While programs like this can vastly transform the experience of the Rikers population, they’re also invaluable to former inmates who leave the jail and return to perilous environments. “They tell them, ‘Go home, get a good job, stay in school, and make sure you don’t get caught up again,’ but they may be going back to a neighborhood where people want to kill them. They don’t want to carry a gun, but there is no one protecting them,” said Ramkissoon.

In fact, the cycle of incarceration can be nearly impossible to escape when an individual’s life is in jeopardy. “It gets very dark,” according to Ramkissoon. “The challenge is when you put all you could into a young person, and then you find out that either they were killed or re-incarcerated because of variables outside of your immediate control.”

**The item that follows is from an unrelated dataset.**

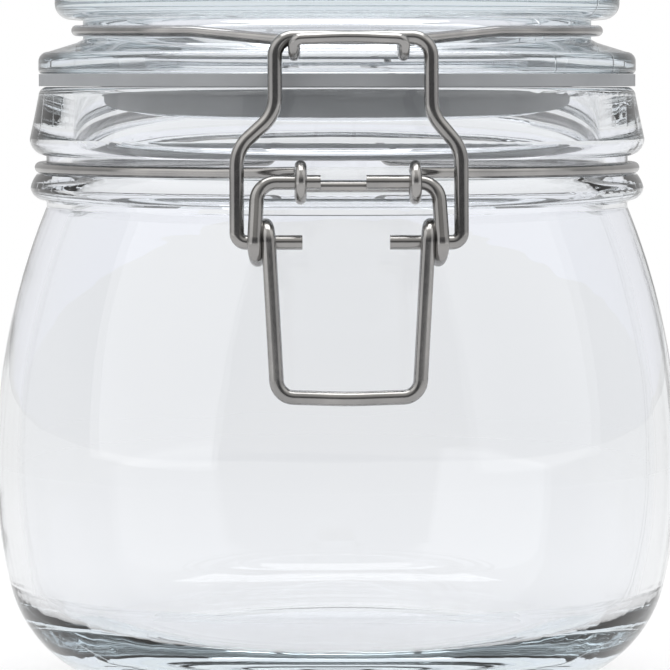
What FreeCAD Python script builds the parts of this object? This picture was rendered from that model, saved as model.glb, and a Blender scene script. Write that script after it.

People love to hear success stories, but there are so many challenges. Rosario has days she drives home in silence. “It’s not just the stories they tell me when I’m working with them; it’s the energy on that island alone.”

The Youth Justice Network recently launched the Shifting Gears Program, an advocacy bus that enters the New York neighborhoods with the most violence and police presence to actively intervene in conflict with trained advocates—some of whom were once incarcerated themselves. It “brings services to your doorstep,” entering a different borough every day of the week, Ramkissoon said.

While the YJN can sustain its programming through its unique funding model, the lack of financial support from the city government threatens several similar programs that contribute positively to the mental well-being of the incarcerated population at Rikers and make necessary progress in the correctional system. Rikers Island is set to close in 2027, and a new jail will be erected in its place, but the city has yet to announce it will extend funding for these types of programs in the new facility.

The transformative impact of the programming offered by the YJN is a testament to the transformative power of poetry and the continued need to restore voice and humanity to the incarcerated.

“Sometimes we have to give people grace,” said Kianna. “It’s all of our first tries at life.”